● **Problem details**:
Give the data a second time, exactly and in full.

--- START OF Given material ---

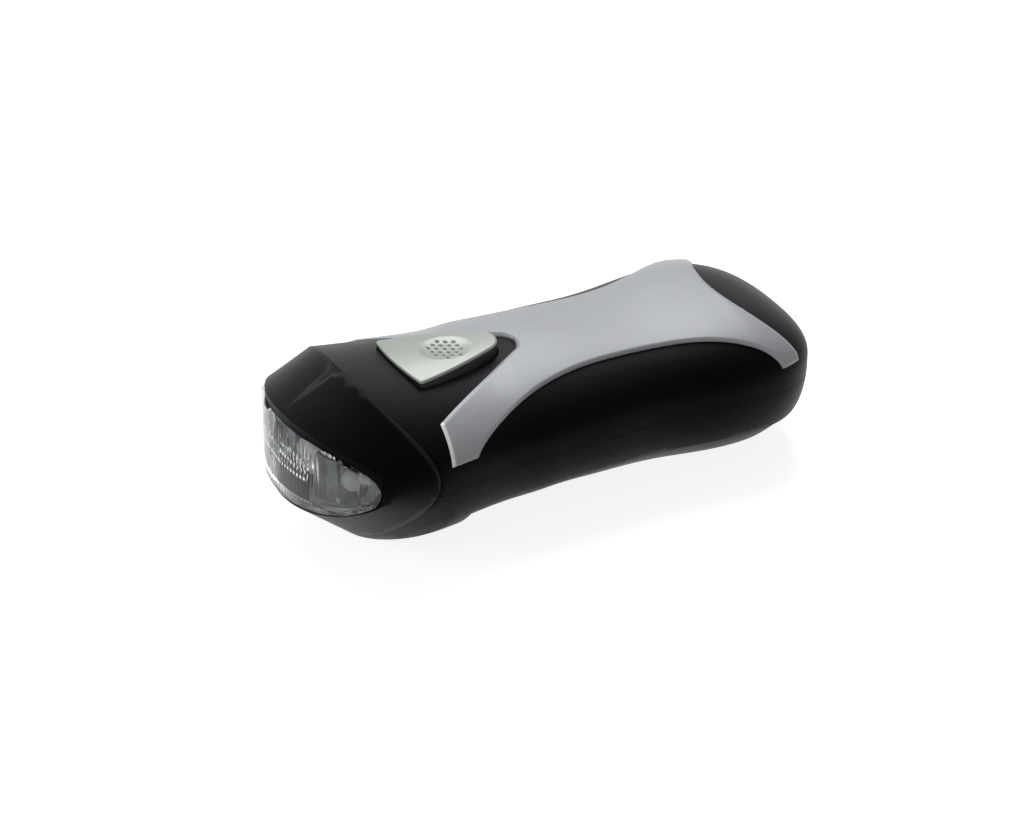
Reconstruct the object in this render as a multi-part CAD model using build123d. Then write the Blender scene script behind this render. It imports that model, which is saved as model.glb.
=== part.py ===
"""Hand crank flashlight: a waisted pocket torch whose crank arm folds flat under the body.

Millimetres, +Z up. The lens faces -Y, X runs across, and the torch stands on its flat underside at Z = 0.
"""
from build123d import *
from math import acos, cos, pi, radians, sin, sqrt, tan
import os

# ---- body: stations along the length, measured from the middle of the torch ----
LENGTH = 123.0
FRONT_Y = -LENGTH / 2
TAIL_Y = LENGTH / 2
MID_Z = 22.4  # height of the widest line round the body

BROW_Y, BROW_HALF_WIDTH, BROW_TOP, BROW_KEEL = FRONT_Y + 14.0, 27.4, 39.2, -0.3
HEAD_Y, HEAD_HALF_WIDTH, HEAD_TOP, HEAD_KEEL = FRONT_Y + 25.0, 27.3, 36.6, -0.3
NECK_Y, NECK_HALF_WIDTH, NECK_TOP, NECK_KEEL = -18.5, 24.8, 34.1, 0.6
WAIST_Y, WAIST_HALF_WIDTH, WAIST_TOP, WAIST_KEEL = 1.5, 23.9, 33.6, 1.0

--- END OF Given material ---

● **Reply to the exercise**:
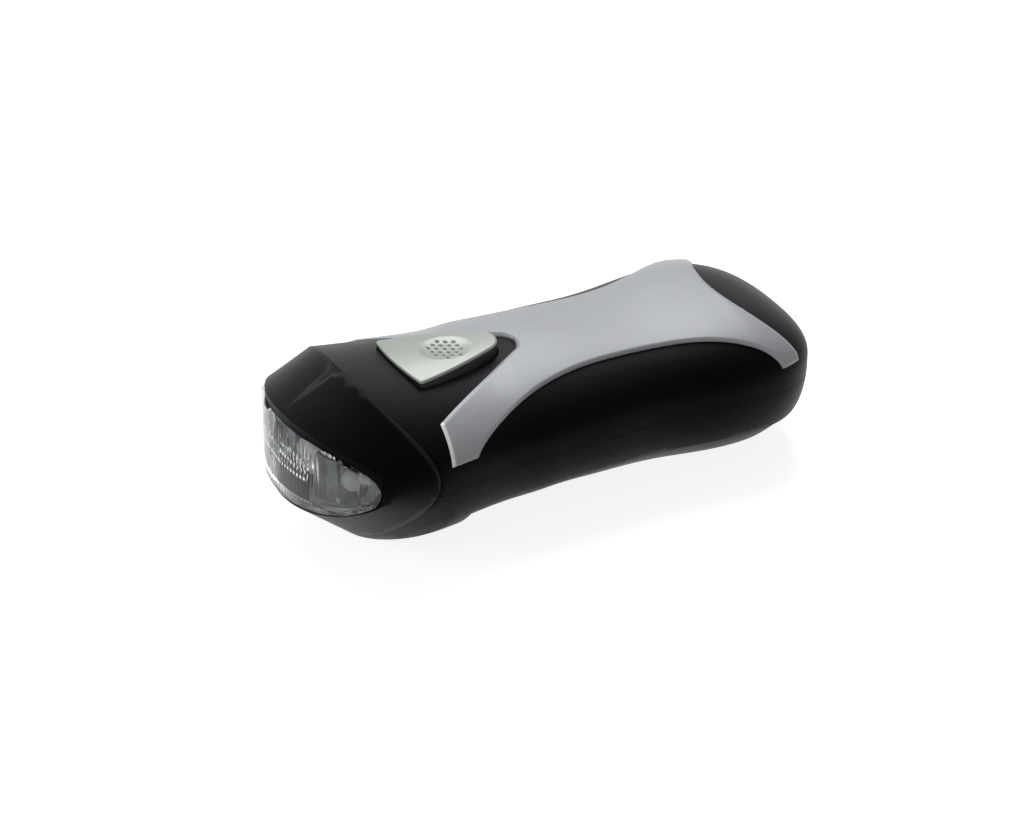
Reconstruct the object in this render as a multi-part CAD model using build123d. Then write the Blender scene script behind this render. It imports that model, which is saved as model.glb.
=== part.py ===
"""Hand crank flashlight: a waisted pocket torch whose crank arm folds flat under the body.

Millimetres, +Z up. The lens faces -Y, X runs across, and the torch stands on its flat underside at Z = 0.
"""
from build123d import *
from math import acos, cos, pi, radians, sin, sqrt, tan
import os

# ---- body: stations along the length, measured from the middle of the torch ----
LENGTH = 123.0
FRONT_Y = -LENGTH / 2
TAIL_Y = LENGTH / 2
MID_Z = 22.4  # height of the widest line round the body

BROW_Y, BROW_HALF_WIDTH, BROW_TOP, BROW_KEEL = FRONT_Y + 14.0, 27.4, 39.2, -0.3
HEAD_Y, HEAD_HALF_WIDTH, HEAD_TOP, HEAD_KEEL = FRONT_Y + 25.0, 27.3, 36.6, -0.3
NECK_Y, NECK_HALF_WIDTH, NECK_TOP, NECK_KEEL = -18.5, 24.8, 34.1, 0.6
WAIST_Y, WAIST_HALF_WIDTH, WAIST_TOP, WAIST_KEEL = 1.5, 23.9, 33.6, 1.0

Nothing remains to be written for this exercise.